--- begin ---

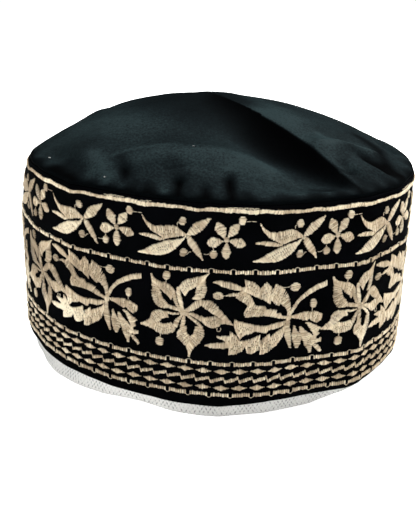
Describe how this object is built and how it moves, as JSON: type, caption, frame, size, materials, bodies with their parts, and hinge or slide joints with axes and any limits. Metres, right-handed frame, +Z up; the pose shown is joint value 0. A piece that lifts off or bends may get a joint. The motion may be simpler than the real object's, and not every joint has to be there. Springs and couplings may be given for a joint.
{
  "type": "kufi cap",
  "caption": "Brimless oval cap with a stiff upright embroidered band, a soft domed crown with a storage crease, and a woven tape inside the rim.",
  "frame": {"origin": "on the floor, under the middle of the cap's bounding box", "axes": "+X along the oval's long axis, +Y along its short axis, +Z up through the crown"},
  "size_m": [0.1964, 0.1762, 0.1205],
  "materials": {
    "band_cloth": "matte stiffened cotton with beige embroidery",
    "crown_cloth": "soft low sheen, brushed sateen",
    "tape_cloth": "matte woven herringbone tape"
  },
  "bodies": {
    "root": {"side_band": "band_cloth", "crown": "crown_cloth", "sweatband": "tape_cloth"}
  },
  "joints": []
}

--- end ---

→ WHAT THE TASK REQUIRES: Extract all the material, leaving every line as it is.

→ COMPLETED TASK:
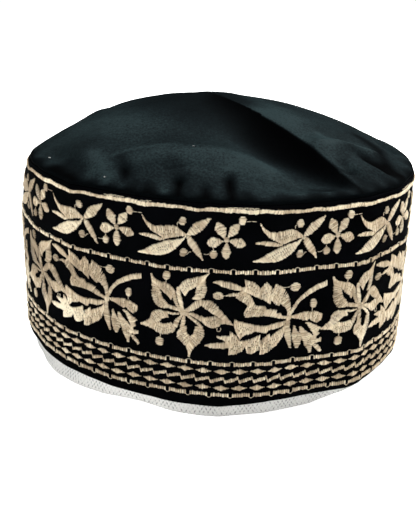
Describe how this object is built and how it moves, as JSON: type, caption, frame, size, materials, bodies with their parts, and hinge or slide joints with axes and any limits. Metres, right-handed frame, +Z up; the pose shown is joint value 0. A piece that lifts off or bends may get a joint. The motion may be simpler than the real object's, and not every joint has to be there. Springs and couplings may be given for a joint.
{
  "type": "kufi cap",
  "caption": "Brimless oval cap with a stiff upright embroidered band, a soft domed crown with a storage crease, and a woven tape inside the rim.",
  "frame": {"origin": "on the floor, under the middle of the cap's bounding box", "axes": "+X along the oval's long axis, +Y along its short axis, +Z up through the crown"},
  "size_m": [0.1964, 0.1762, 0.1205],
  "materials": {
    "band_cloth": "matte stiffened cotton with beige embroidery",
    "crown_cloth": "soft low sheen, brushed sateen",
    "tape_cloth": "matte woven herringbone tape"
  },
  "bodies": {
    "root": {"side_band": "band_cloth", "crown": "crown_cloth", "sweatband": "tape_cloth"}
  },
  "joints": []
}